FWIW, during the 2008 campaign, my partners parents, who live in north Louisiana near the Arkansas border, heard that if Obama was elected that white people would be enslaved.  Seriously..


[ Parent ]
to be crass perhaps but... (0.00 / 0)
Yes.

"Look at the monkey. Look at the silly monkey!"

Ever seen the South Park episode where Johnny Cochran defends Chef in court? If you haven't check it out online. The Chewbacca defense in that episode is one of the best examples of diversionary tactics I have ever seen.

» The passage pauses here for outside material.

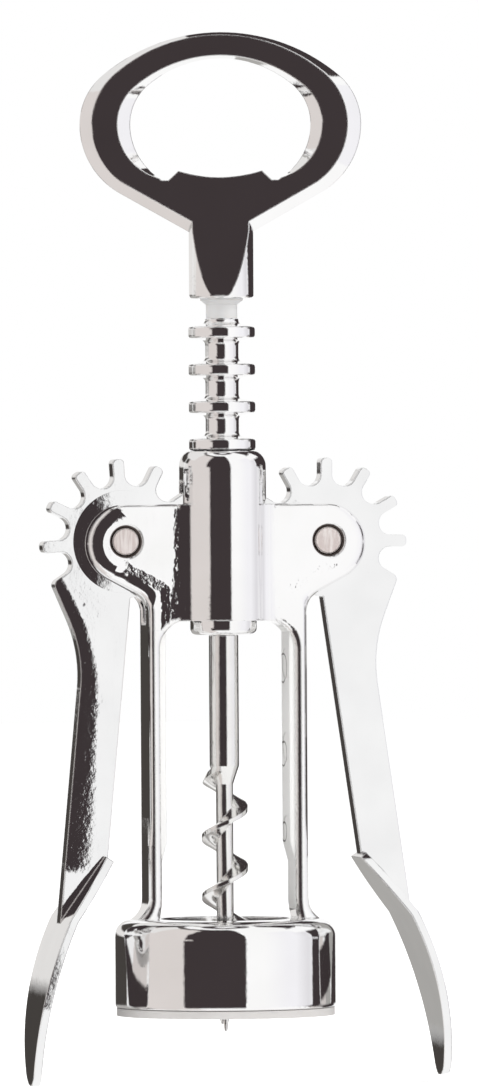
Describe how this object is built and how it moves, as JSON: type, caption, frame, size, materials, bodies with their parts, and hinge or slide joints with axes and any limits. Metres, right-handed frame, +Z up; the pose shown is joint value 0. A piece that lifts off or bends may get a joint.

It seems like it's working too. We're discussing reparations and comic books instead of health care.



Bresler for Emperor


[ Parent ]
so better to ignore it (0.00 / 0)
and therefore give it a sort of tacit legitimacy?

[ Parent ]
I think a heck of a lot of legitimacy is being taken away from the issues (0.00 / 0)
by allowing ourselves to be pulled into yet another snore-fest round of name calling with the Right. No wonder the public is losing interest in us.


Bresler for Emperor

[ Parent ]
oh please (0.00 / 0)
The public is losing interest because nothing is getting done. Not because of name calling - but because of a slavish devotion to the false god of bipartisanship - and general spinelessness.  

[ Parent ]
I think it's a little of both (0.00 / 0)
Sure the public is annoyed because nothing is getting done. They also get pretty bored with the name calling and tune it out pretty darn quick. The more we go around in circles discussing how horrible the Republicans are the less attention we pay to the issues and the less we get done.

It a vicious circle and the upshot is we are spending our political capital on accomplishing nothing. If we don't change our tactic PDQ then November is not going to go our way.

Bresler for Emperor


[ Parent ]
name calling (0.00 / 0)
isn't what is going to cause election losses in November.

Lack of action is. Name calling didn't create the inaction.  


[ Parent ]
OK, those are both true statements (0.00 / 0)
It just seems to me that spending mass amounts of time wrapped up in discussions of name calling and other diversions from the issues doesn't seem like a good use of resources, what with some tough races on our hands this cycle, plummeting public support and all.  

Bresler for Emperor

[ Parent ]
My apologies for (4.00 / 1)
preventing you from posting a diary about health care, bozo.

[ Parent ]
Seen clowns on a lot of free stater stuff, you calling me a Nazi? (0.00 / 0)
Just kidding Elwood. Now that you bring it up I did get a lot of good ideas for one from the Hampsters today.

Bresler for Emperor

[ Parent ]
You're crazy elwood. (4.00 / 2)
Racism? Please.

Don't be so sensitive about political humor.